Files
nvfp4-megamoe-kernel/docs/B1_MIXED_FP8_FMHA.md

2.0 KiB

B1 Mixed FP8/BF16 FMHA — DONE

Implementation of storage-native DeepSeek-V4 attention that keeps KV in the paper format:

  • noPE KV: FP8_E4M3 bytes plus per-row FP32 scale
  • RoPE KV: BF16
  • Q noPE: quantized BF16 → FP8_E4M3 immediately before FMHA
  • Q RoPE: BF16

The live forward_attention path gathers compressed rows and the SWA tail into mixed buffers and calls dsv4_attention_mixed_fp8_decode; it no longer dequantizes noPE KV into gather_buf before attention.

New files

  • dsv4/kernels/cuda/fp8_attention_io.cu — quantize_q_fp8_split, gather_mixed_{selective,all,swa_only}
  • dsv4/kernels/attention/fmha_mixed_fp8_decode.cuh — decode kernel, HD=512/NOPE=448/ROPE=64
  • dsv4/kernels/attention/fmha_mixed_fp8_capi.cu — C ABI launcher
  • dsv4/kernels/attention/fmha_mixed_fp8_op.py — Python ctypes/nvcc bridge

Unit Test

tests/unit/test_b1_mixed_fp8_fmha.py — comprehensive test at production values (HD=512, H=128, N=128..2048):

  1. quantize_q_fp8_split round-trip: cos=0.9997
  2. gather_mixed kernels: exact copy for compressed, cos=0.9997 for SWA quantization
  3. FMHA decode cosine vs FP32 SDPA: cos=0.999972 (N=128) to cos=0.999923 (N=2048)
  4. Attention sink bias: verified effect on output
  5. GQA/MQA with 128 Q heads: verified output magnitudes
  6. Weight loading dtype/shape verification
  7. Batch sizes B=1,2,4

Bug Fix: V matrix canonical layout (commit 4fe7f9d)
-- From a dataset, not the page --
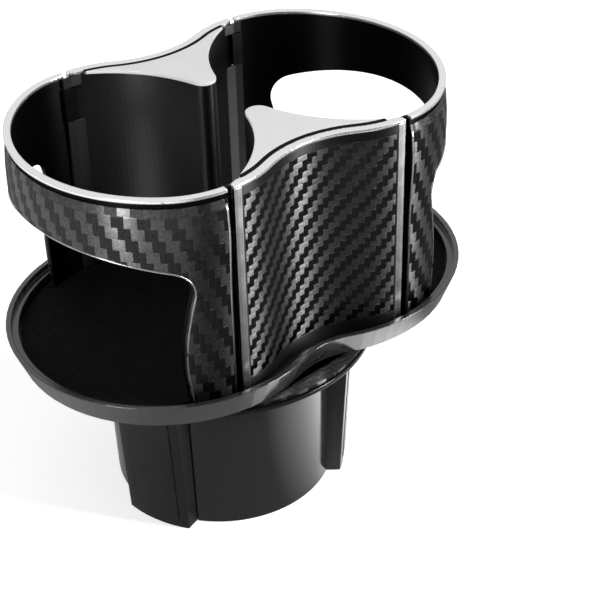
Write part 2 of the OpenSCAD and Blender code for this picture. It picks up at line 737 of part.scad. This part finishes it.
// Sweeps a section round a holder end: its x is measured outwards from the outline, its y is height.
// The corners take the second section, a hair thinner, so that the two never share a curved face.
module lobe_sweep() {
    end_deg = acos((seam_x - corner_x) / corner_r);
    for (m = [0, 1]) mirror([0, m, 0]) {
        translate([lobe_c, 0, 0]) rotate_extrude(angle = corner_deg)
            translate([lobe_r, 0]) children(0);
        translate([corner_x, corner_y, 0]) rotate([0, 0, corner_deg - 0.3])
            rotate_extrude(angle = end_deg - corner_deg + 0.3) translate([corner_r, 0]) children(1);
    }
}

// Wall of a band: two legs beside the seams and a narrow hoop round the end
module band() {
    in = skin_seat + band_wall;
    tab_y = crest_y - in;
    difference() {
        lobe_sweep() {
            band_section(0);
            band_section(hair);
        }
        window_cut();
    }
    for (m = [0, 1]) mirror([0, m, 0]) translate([0, 0, tab_z]) linear_extrude(tab_h)
        polygon([[tab_x, tab_y - 1.5], [seam_x + 1.4, tab_y - 1.5], [seam_x + 1.4, tab_y + 0.7],
            [seam_x + 0.2, tab_y + 0.7], [seam_x + 0.2, tab_y], [tab_x, tab_y]]);
}

module band_section(e) {
    translate([-skin_seat - band_wall + e, seat_z]) square([band_wall - 2 * e, rim_z - seat_z]);
}

// Skin over a band, swelling outwards below the bare strip
module skin() {
    difference() {
        lobe_sweep() {
            skin_section(0);
            skin_section(hair);
        }
        window_cut();
    }
}

module skin_section(e) {
    w = skin_swell;
    zt = skin_top;
    polygon([[-skin_seat + e, seat_z + 0.6], [-e, seat_z + 0.6], [-e, zt - 34],
        [w * 0.6 - e, zt - 22], [w - e, zt - 14], [w * 0.8 - e, zt - 8], [w * 0.3 - e, zt - 3],
        [-0.5 - e, zt], [-skin_seat + e, zt]]);
}

module rim() {
    lobe_sweep() {
        rim_section(0);
        rim_section(hair);
    }
}

module rim_section(e) {
    translate([-trim_w + e, rim_z]) square([trim_w - 2 * e, trim_h]);
}

module left_band() { color([0.09, 0.09, 0.10]) at_side(-1) band(); }
module right_band() { color([0.09, 0.09, 0.10]) at_side(1) band(); }
module left_skin() { color([0.24, 0.24, 0.26]) at_side(-1) skin(); }
module right_skin() { color([0.24, 0.24, 0.26]) at_side(1) skin(); }
module left_trim() { color([0.80, 0.80, 0.82]) at_side(-1) rim(); }
module right_trim() { color([0.80, 0.80, 0.82]) at_side(1) rim(); }

base_cup();
guide_plate();
guide_screws();
swivel_plate();
plate_screws();
swivel_washer();
scroll_disc();
knob();
knob_screw();
arm_1();
arm_2();
arm_3();
pad_1();
pad_2();
pad_3();
swivel_collar();
retaining_ring();
pivot_screw();
collar_screws();
tray();
panel_screws();
left_mat();
right_mat();
front_panel();
front_inlay();
front_cap();
front_trim();
back_panel();
back_inlay();
back_cap();
back_trim();
left_band();
left_skin();
left_trim();
right_band();
right_skin();
right_trim();
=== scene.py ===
import math

import bpy
from mathutils import Matrix, Vector
from mathutils.bvhtree import BVHTree


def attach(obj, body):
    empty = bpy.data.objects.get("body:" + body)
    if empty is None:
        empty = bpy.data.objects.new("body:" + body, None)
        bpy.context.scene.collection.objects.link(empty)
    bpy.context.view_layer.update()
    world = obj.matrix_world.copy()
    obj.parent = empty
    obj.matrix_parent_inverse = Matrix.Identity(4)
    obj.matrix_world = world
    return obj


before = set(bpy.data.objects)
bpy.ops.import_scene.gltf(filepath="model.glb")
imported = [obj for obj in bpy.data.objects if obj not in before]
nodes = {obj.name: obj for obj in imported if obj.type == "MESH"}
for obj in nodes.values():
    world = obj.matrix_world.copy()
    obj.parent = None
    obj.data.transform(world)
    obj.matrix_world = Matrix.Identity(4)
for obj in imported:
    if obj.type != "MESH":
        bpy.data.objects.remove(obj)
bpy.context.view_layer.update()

scene = bpy.context.scene

MM = 0.001
WHITE = (1.0, 1.0, 1.0, 1.0)
ENDS = ((-1, "left"), (1, "right"))      # sides along X
FACES = ((-1, "front"), (1, "back"))     # sides along Y

# Sizes in mm and degrees, as in the part's source

SHIFT = 10.0             # holders and tray sit this far along X from the base axis
LOBE_C = 24.2            # centre of an end arc, from the middle of the holder
LOBE_R = 54.0            # outside radius of an end arc
CORNER_DEG = 54.0        # half angle of the end arc, where the tighter corner arcs begin
CORNER_R = 35.1          # outside radius of the corner arcs
SEAT_Z = 69.3            # height of the tray's floor, on which the holders stand
WINDOW_X = 51.0          # foot of a window's upright edge, from the middle of the holder
WINDOW_SWELL = 2.4       # outward swell of the upright edge
WINDOW_LEAN = 1.9        # how far the upright edge leans in
WINDOW_Z = 44.0          # height of the upright edge
WINDOW_R = 9.0           # corner radius of a window
WINDOW_RISE = 15.0       # rise of a window's top edge towards the end

# Where one look gives way to another, in mm from the middle of the holder

STRIP_X = 31.4           # side of an inlay, where the chrome strip starts
LIP_X = 34.2             # side of a panel, where the dull lips in the seams start
FACE_Y = 48.8            # the chrome strips lie further out than this
FILM_X = 37.5            # end of the twill on a skin; the rest of the skin is smooth

# Twill; tows in mm

TOW = 2.05               # width of one tow
END_TOW = 4.0            # height of a weft tow on the ends
TOW_DEPTH = 0.05         # depth of the bump between tows
FACE_STRETCH = 1.04      # length of a panel's wavy face over its width
FIBRE_ACROSS = 7000.0    # scale of the noise across the fibres
FIBRE_ALONG = 500.0      # scale of the noise along the fibres
# Weft tows are painted lighter than warp tows: a painted sheen for the way the crosswise tows
# catch the light.
WEFT_TONE, WARP_TONE = (0.075, 0.145), (0.03, 0.055)      # from the darkest to the lightest fibre
WEFT_ROUGH, WARP_ROUGH = (0.32, 0.42), (0.38, 0.48)
SMOOTH_TONE, SMOOTH_ROUGH = 0.05, 0.22                    # film without tows
SHEEN = 0.85             # anisotropy of the walls and of the twill

# Added pieces, in mm

RAY_START = 120.0        # rays towards a wall start this far from the middle
BEAD_R = 0.32            # radius of the beads round the windows
BEAD_IN = 0.3            # how far these beads lie inside the edge of the cut
BEAD_STEP = 0.6          # least distance between two points of such a bead
END_BEAD_R = 0.3         # radius of the beads beside the seams
END_BEAD_X = 37.1        # their distance from the middle of the holder
END_BEAD_Z = 71.5        # height of their foot
END_BEAD_H = 73.5        # their length
SEAL_X = 33.0            # half length of the strips over the cap grooves
SEAL_STEP = 0.5          # distance between two points of a strip
SEAL_Z = 148.8, 149.85   # underside and top of a strip
GROOVE_Z = 149.35        # height at which cap and trim are looked for
GROOVE_MOST = 4.0        # a wider gap than this isn't the groove
SEAL_ON_CAP = 0.2        # how far a strip reaches over the cap
SEAL_ON_TRIM = 0.3       # how far a strip reaches over the trim

# Camera, floor and light

CAMERA_TURN, CAMERA_HEIGHT, CAMERA_ROLL = -36.8, 34.9, -1.1    # degrees
CAMERA_AIM = (41.7, 5.6, 48.9)                                 # mm
CAMERA_FAR = 579.2                                             # mm
LENS, SENSOR = 90.04, 36.0                                     # mm
MIDDLE = (SHIFT * MM, 0.0, 0.1)     # middle of the holder, at which the lamps aim
FLOOR_HALF = 3.0                    # half width of the floor, in metres
FLOOR_Z = -0.0005


# Camera

def place_camera():
    az, el, roll = (math.radians(d) for d in (CAMERA_TURN, CAMERA_HEIGHT, CAMERA_ROLL))
    back = Vector((math.sin(az) * math.cos(el), -math.cos(az) * math.cos(el), math.sin(el)))
    right = Vector((math.cos(az), math.sin(az), 0.0))
    up = back.cross(right)
    rolled_right = right * math.cos(roll) + up * math.sin(roll)
    rolled_up = up * math.cos(roll) - right * math.sin(roll)
    data = bpy.data.cameras.new("camera")
    data.lens = LENS
    data.sensor_width = SENSOR
    data.sensor_fit = "HORIZONTAL"
    data.clip_start, data.clip_end = 0.01, 10
    camera = bpy.data.objects.new("camera", data)
    scene.collection.objects.link(camera)
    matrix = Matrix((rolled_right, rolled_up, back)).transposed().to_4x4()
    matrix.translation = (Vector(CAMERA_AIM) + back * CAMERA_FAR) * MM
    camera.matrix_world = matrix
    scene.camera = camera


# Shader helpers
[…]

canon_idx_bf16_16x16(kk, dd) had arguments swapped. The correct call is canon_idx_bf16_16x16(dd, kk). This produced cos=0.158 vs BF16 reference. After fix: cos=0.999972.

Known Limitations

  • Decode only (T==1). The launcher hard-errors for prefill. Prefill runs one token at a time.
  • Specialized to DSV4 attention dimensions (HD=512/NOPE=448/ROPE=64).
  • noPE QK uses Blackwell FP8 tensor cores; RoPE QK and PV use BF16 tensor cores.
  • noPE V is dequantized only inside shared memory immediately before the PV BF16 tensor-core multiply. There is no global BF16 KV staging.